Подтягивались те, кто на ногах мог стоять.
И те, которые уже после пятнадцатой химии, и те, кто уже внешне не жилец, и те, кто еще полны надежд, хотя и опухоль не хорошая… Пришло человек пятнадцать.
Отделение оказалось не старое, на удивление.
Пели на русском, а израильтяне и арабы подпевали.
Общая мысль песни была – «Нам не страшен серый волк!».
Музыка – «У самовара я и моя Маша».
Пели задиристо, заводились во время пения.
Прямо «хор Пятницкого» образовался.
Происходило что-то обратное нашему обычному представлению об онкологических больных.
Ни стонов, ни проклятий, ни сожалений, ни завещаний…
Глаза горят, все плохое забыто, песня льется, настроение прекрасное…
После этой была еще одна песня.
А потом Марик сказал:
– Мы не дадим болезни нас взять, нет. Рак не любит, когда люди о нем забывают. Он хочет, чтобы мы только о нем и помнили. А мы о нем забыли. Забыли!
– Забыли, – подхватили все.
– Он нам хочет о себе напомнить, а мы не помним о нем!
– Не помним!
– Мы помогаем друг другу – это для него вообще смерть! – выкрикнул Марик.
– Да чтоб он сдох, проклятый! – ответили ему.
– Мы песни поем! – Марик взмахнул рукой.
– Мы поем, да!
Я стоял пораженный.
Я завидовал им.
Их сопротивлению.
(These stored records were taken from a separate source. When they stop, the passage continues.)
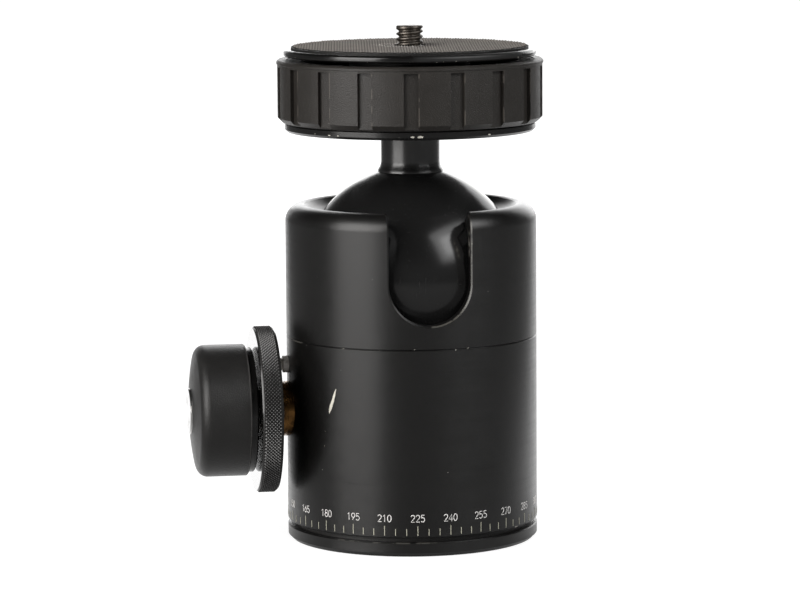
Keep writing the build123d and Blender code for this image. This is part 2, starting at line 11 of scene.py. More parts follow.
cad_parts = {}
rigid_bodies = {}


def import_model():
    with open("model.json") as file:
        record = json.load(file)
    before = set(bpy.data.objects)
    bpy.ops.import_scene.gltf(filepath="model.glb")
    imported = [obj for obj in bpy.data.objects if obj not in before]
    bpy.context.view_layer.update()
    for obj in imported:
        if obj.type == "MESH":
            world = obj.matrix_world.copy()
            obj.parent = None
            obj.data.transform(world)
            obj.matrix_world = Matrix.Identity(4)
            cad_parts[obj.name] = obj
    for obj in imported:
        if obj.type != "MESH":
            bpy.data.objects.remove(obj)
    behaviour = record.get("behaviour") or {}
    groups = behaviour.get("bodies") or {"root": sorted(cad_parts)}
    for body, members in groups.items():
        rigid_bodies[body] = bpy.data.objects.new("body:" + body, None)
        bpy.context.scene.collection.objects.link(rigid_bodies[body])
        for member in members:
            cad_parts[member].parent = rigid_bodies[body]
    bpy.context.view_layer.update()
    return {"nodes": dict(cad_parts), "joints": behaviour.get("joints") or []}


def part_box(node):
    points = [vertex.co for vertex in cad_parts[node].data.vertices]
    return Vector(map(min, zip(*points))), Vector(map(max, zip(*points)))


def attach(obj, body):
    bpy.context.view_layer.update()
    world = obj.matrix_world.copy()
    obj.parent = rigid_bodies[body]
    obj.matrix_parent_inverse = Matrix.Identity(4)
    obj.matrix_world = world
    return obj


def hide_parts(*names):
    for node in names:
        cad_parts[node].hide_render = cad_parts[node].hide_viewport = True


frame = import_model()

MM = 0.001
nodes = frame["nodes"]
joints = {joint["name"]: joint for joint in frame["joints"]}


def low(node):
    """The lower corner of a CAD node's box."""
    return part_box(node)[0]


def high(node):
    """The upper corner of a CAD node's box."""
    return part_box(node)[1]


# sizes that the frame gives, in metres
BODY_R = high("lower_housing").y
HOUSING_Z = low("lower_housing").z
SEAM_Z = high("lower_housing").z
BALL_R = high("ball").y
BALL_Z = joints["ball_tilt"]["pos_m"][2]
KNOB_Z = joints["friction_turn"]["pos_m"][2]
CAP_R = high("knob_cap").y
CAP_BACK = high("knob_cap").x
RING_R = high("friction_ring").y
RING_FRONT = low("friction_ring").x
GRIP_R = high("grip_ring").y
GRIP_TOP = high("grip_ring").z
PAD_R = high("platform_pad").y
PAD_TOP = high("platform_pad").z

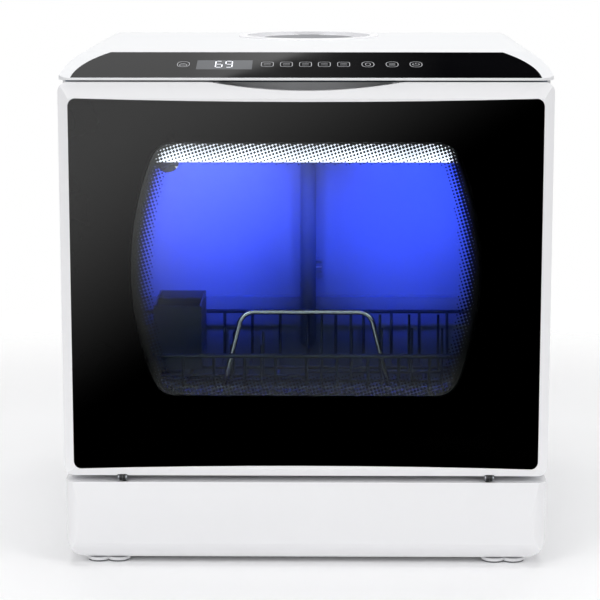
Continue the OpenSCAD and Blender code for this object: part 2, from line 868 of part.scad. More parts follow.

Их единению, которое происходило на моих глазах в онкологическом отделении больницы.
«Надо “неизлечимо” заболеть, – подумал, – чтобы понять, что такое настоящая жизнь…».
Рядом со мной стояла команда людей, не склонившаяся перед самой страшной болезнью.
Секрет жизни для них был прост – не думать о себе.
Они еще выкрикивали разные фразы: «Он не возьмет нас!», «На, выкуси!», подбадривали друг друга, а я искал глазами Марика. Он куда-то исчез.
Увидел его у двери, за спинами всех, он тихо стоял в стороне и смотрел на них, как-то по-особому. Помню-помню, было у меня такое ощущение.
Я еще где-то часа два пробыл здесь. Не хотел уходить, хотел все прочувствовать, мне так хорошо было в этом онкологическом отделении.
Что я увидел?!
Увидел, как люди поддерживали друг друга, в прямом смысле, вот так, под руки.
Заговаривали с тем, кому вдруг вспомнилось, где он и что с ним.
Сочиняли на ходу новые песни. Вместе, не перебивая друг друга.
Радуясь находкам и рифмам.
Играли в какую-то веселую игру на постели больного, который, похоже, уже не поднимался.
В одной из палат читалась лекция, – вы не поверите! – о советском кинематографе 60-х годов с показом «Баллады о солдате» и субтитрами на иврите.
Лектором был профессор, историк кино, коренной израильтянин, знаток режиссера Чухрая.
Тоже больной. Но выглядел орлом!..
Сейчас понимаю, не просто был выбран этот фильм, была в том направляющая рука Марика.
Плакали люди не от печали, а от этой чистоты.
Помните, как едет парень проведать маму свою, дали ему несколько дней отпуска во время войны, едет, везет ей подарки, а по пути раздает эти подарки людям…
Только, чтобы поддержать их…
Я поразился, как все смотрели фильм, с какой любовью!.. Как переживали!
Конечно, не все участвовали в этом эксперименте Марика.
Но большинство. О них пишу.
Сам Марик то появлялся, то исчезал, постоит, посмотрит, задумчиво так, тихо… Потом зовут его куда-то – исчезает… И снова появляется…
Так пролетели два часа. Уходить из больницы не хотелось.
И надо было не уходить, остаться, но, как всегда, победила ерунда. Что завтра на работу, что я что-то там снимаю, что надо подготовиться к съемкам… Спросите меня, что я снимал, – не отвечу… Спросите, куда я так торопился, – не вспомню… Куда я так торопился?! Ну, куда-а?!